### Recorded data
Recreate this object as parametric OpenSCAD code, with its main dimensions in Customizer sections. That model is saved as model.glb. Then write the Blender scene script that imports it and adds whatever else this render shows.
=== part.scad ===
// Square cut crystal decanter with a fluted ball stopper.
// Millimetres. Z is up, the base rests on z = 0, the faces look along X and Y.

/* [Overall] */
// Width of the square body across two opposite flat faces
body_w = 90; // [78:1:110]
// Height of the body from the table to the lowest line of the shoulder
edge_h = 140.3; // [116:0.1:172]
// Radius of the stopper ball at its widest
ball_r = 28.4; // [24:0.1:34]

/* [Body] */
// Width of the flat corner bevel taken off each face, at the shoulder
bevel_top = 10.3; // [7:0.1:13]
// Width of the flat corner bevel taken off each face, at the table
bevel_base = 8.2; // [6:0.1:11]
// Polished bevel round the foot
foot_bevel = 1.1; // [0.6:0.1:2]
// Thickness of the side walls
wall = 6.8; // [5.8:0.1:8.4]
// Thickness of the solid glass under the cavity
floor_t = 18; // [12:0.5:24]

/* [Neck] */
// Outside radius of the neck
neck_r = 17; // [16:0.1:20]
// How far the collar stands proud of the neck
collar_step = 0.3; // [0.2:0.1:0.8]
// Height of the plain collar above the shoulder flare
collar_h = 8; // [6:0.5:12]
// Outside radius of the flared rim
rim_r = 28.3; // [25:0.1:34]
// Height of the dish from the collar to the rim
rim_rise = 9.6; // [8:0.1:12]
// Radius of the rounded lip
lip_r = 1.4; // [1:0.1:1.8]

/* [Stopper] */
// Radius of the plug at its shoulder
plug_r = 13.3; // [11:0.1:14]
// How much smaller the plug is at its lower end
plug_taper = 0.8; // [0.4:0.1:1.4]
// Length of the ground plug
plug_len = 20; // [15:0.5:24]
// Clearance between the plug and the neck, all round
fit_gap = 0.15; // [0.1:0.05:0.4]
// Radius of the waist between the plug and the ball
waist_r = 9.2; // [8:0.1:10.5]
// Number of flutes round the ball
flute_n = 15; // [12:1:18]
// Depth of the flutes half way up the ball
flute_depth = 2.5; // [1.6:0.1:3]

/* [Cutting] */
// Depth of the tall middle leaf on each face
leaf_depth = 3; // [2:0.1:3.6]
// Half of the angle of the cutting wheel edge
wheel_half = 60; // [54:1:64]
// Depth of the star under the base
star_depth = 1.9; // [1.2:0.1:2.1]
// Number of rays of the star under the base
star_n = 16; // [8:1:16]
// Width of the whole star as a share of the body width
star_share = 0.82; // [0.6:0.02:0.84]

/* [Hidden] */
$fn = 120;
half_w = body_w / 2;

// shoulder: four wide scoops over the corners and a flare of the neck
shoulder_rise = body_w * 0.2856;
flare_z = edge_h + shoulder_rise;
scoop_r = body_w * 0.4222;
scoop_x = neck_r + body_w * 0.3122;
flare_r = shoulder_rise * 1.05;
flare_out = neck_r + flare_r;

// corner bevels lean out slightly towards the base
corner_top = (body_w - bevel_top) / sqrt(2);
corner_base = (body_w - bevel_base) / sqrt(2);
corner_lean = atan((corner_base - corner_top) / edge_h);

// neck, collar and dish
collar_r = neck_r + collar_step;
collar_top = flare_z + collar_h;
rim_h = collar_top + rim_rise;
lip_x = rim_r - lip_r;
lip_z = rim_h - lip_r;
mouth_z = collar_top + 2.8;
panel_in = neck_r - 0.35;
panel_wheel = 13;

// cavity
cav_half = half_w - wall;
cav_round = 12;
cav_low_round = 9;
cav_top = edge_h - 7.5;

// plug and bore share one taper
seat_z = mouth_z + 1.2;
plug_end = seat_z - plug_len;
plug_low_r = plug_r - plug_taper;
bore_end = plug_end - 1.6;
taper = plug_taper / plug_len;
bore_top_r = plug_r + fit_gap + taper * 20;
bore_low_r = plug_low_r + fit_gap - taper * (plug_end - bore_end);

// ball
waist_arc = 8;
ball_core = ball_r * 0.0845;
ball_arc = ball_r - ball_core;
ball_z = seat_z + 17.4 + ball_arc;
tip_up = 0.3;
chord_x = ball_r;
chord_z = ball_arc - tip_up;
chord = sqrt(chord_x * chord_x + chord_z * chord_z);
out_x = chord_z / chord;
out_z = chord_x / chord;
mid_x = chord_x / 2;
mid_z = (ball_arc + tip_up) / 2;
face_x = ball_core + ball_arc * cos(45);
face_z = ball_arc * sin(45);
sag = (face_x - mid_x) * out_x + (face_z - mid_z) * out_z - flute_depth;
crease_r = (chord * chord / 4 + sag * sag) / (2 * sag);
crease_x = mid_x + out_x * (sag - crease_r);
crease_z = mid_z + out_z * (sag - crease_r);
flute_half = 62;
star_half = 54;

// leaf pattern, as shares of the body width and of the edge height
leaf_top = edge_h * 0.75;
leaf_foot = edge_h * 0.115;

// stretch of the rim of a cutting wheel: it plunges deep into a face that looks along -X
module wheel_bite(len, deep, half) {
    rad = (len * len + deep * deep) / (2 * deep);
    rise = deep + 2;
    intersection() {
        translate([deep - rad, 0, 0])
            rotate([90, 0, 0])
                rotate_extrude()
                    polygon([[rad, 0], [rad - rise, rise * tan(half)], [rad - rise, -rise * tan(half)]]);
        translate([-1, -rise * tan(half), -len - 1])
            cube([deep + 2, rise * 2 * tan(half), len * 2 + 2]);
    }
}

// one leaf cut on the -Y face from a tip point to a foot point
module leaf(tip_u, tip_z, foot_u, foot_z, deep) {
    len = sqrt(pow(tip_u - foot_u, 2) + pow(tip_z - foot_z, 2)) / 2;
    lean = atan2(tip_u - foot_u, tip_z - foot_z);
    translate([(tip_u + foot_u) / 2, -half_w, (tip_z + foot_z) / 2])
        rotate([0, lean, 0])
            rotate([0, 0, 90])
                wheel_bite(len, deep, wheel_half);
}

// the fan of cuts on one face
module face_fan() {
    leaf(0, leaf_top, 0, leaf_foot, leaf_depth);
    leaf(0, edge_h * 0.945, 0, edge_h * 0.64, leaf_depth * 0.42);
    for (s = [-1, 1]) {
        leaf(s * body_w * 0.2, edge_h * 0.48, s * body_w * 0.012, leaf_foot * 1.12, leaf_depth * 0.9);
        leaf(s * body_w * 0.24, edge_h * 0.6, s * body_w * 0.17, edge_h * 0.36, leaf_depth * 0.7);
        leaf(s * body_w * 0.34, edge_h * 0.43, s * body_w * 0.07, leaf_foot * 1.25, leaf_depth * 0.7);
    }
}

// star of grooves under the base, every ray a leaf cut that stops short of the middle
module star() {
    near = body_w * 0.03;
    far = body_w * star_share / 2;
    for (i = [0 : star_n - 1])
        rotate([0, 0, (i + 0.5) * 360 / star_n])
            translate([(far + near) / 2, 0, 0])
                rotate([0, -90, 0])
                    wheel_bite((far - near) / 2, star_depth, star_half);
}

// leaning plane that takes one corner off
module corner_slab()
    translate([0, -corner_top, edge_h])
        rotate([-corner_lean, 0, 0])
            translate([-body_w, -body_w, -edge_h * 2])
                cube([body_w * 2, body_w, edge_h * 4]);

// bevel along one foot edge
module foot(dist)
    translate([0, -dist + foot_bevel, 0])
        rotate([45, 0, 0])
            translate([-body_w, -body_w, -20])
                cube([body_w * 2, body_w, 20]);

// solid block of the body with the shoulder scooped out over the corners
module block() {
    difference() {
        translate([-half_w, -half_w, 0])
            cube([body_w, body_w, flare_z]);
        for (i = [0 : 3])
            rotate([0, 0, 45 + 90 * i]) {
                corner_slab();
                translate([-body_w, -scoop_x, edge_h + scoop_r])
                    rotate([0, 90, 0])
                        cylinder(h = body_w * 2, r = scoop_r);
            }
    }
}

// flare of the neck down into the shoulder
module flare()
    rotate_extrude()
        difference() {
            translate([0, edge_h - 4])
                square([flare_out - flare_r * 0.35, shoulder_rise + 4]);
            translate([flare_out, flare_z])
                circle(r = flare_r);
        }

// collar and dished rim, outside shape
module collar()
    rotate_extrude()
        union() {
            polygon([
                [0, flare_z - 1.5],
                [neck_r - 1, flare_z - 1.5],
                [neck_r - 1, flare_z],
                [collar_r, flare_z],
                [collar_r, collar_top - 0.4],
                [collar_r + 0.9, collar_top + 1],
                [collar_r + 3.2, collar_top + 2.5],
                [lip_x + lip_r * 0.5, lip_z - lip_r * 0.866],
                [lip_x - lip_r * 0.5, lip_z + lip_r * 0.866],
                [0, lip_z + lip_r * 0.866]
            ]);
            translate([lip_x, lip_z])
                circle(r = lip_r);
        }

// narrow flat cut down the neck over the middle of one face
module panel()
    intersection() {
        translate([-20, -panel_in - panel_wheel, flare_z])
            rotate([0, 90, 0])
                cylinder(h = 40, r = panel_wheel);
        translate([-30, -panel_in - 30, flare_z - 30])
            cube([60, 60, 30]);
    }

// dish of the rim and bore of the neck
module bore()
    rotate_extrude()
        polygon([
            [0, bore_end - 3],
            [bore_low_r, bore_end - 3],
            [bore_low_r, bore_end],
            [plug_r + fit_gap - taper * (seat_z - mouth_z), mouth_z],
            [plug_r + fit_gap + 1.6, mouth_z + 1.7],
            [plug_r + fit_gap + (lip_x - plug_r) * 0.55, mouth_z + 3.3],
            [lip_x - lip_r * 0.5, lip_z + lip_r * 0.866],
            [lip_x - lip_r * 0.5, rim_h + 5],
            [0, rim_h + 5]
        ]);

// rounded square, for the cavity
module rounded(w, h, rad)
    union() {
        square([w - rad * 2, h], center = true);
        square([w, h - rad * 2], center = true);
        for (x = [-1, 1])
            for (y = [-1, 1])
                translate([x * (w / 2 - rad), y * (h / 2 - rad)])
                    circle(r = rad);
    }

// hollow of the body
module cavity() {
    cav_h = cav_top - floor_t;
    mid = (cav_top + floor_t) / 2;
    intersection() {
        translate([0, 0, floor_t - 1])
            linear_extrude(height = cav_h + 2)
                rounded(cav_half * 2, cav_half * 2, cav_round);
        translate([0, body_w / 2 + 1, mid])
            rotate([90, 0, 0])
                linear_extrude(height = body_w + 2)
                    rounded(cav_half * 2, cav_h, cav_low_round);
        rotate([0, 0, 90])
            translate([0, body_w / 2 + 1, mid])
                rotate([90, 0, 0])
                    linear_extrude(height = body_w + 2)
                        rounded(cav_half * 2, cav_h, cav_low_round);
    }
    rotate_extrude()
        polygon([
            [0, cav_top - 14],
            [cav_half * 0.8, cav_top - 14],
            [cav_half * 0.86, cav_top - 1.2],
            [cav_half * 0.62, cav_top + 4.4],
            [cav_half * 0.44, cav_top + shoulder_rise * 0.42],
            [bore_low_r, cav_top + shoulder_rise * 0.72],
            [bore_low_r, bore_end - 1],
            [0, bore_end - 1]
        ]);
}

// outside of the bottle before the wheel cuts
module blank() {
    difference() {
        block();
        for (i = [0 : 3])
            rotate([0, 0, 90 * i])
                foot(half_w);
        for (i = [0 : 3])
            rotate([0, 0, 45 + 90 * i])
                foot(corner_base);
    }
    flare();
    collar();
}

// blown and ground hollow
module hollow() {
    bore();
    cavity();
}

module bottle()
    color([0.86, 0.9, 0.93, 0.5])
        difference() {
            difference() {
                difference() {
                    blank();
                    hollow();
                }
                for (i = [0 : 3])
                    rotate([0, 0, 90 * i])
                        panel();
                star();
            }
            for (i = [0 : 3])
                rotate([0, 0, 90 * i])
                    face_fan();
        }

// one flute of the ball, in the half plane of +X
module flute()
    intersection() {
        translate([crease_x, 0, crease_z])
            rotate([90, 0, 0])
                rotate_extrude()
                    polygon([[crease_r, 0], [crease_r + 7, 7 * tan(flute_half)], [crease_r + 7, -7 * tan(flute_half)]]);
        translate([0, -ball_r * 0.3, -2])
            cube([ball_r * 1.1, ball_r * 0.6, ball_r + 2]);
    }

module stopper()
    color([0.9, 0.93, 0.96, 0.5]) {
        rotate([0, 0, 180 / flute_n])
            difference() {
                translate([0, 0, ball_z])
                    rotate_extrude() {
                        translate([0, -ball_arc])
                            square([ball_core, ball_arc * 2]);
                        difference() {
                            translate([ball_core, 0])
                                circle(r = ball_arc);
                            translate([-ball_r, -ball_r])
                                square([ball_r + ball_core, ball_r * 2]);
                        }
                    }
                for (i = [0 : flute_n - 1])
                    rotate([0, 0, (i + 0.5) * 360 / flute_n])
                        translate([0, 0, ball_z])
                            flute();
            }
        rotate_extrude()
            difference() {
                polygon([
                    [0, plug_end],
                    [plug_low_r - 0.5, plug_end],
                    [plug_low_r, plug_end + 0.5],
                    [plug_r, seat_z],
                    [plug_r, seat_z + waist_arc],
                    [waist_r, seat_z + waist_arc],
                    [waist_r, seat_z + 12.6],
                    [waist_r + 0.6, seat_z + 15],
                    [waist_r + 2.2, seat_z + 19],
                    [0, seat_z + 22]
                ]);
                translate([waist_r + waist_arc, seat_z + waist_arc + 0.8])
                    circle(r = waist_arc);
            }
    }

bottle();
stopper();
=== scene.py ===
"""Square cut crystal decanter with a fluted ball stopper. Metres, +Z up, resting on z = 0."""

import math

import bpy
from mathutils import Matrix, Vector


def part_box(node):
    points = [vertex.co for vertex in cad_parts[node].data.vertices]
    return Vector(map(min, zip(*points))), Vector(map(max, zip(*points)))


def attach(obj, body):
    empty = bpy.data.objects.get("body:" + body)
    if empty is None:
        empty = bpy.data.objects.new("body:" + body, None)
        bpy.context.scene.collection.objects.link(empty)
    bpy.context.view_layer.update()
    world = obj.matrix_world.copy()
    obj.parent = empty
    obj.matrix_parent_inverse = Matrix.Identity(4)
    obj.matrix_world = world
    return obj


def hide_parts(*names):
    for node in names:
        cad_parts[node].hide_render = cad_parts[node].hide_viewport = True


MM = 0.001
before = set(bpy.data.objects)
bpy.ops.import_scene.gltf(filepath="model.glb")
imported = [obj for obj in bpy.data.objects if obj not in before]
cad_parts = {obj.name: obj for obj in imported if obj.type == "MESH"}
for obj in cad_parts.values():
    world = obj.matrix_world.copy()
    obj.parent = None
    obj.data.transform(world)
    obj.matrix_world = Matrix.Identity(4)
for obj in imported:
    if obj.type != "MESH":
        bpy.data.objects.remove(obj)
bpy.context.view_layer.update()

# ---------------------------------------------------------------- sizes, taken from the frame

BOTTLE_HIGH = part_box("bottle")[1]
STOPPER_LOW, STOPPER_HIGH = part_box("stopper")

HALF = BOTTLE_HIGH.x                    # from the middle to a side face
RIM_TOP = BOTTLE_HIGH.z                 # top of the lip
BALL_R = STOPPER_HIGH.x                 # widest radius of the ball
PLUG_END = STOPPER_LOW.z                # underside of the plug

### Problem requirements
Beginning with the line that contains "translate([waist_r + waist_arc, seat_z" and ending with the line that contains "obj.matrix_world = Matrix.Identity(4)", repeat exactly those lines and no others.

### Reply to the task
                translate([waist_r + waist_arc, seat_z + waist_arc + 0.8])
                    circle(r = waist_arc);
            }
    }

bottle();
stopper();
=== scene.py ===
"""Square cut crystal decanter with a fluted ball stopper. Metres, +Z up, resting on z = 0."""

import math

import bpy
from mathutils import Matrix, Vector


def part_box(node):
    points = [vertex.co for vertex in cad_parts[node].data.vertices]
    return Vector(map(min, zip(*points))), Vector(map(max, zip(*points)))


def attach(obj, body):
    empty = bpy.data.objects.get("body:" + body)
    if empty is None:
        empty = bpy.data.objects.new("body:" + body, None)
        bpy.context.scene.collection.objects.link(empty)
    bpy.context.view_layer.update()
    world = obj.matrix_world.copy()
    obj.parent = empty
    obj.matrix_parent_inverse = Matrix.Identity(4)
    obj.matrix_world = world
    return obj


def hide_parts(*names):
    for node in names:
        cad_parts[node].hide_render = cad_parts[node].hide_viewport = True


MM = 0.001
before = set(bpy.data.objects)
bpy.ops.import_scene.gltf(filepath="model.glb")
imported = [obj for obj in bpy.data.objects if obj not in before]
cad_parts = {obj.name: obj for obj in imported if obj.type == "MESH"}
for obj in cad_parts.values():
    world = obj.matrix_world.copy()
    obj.parent = None
    obj.data.transform(world)
    obj.matrix_world = Matrix.Identity(4)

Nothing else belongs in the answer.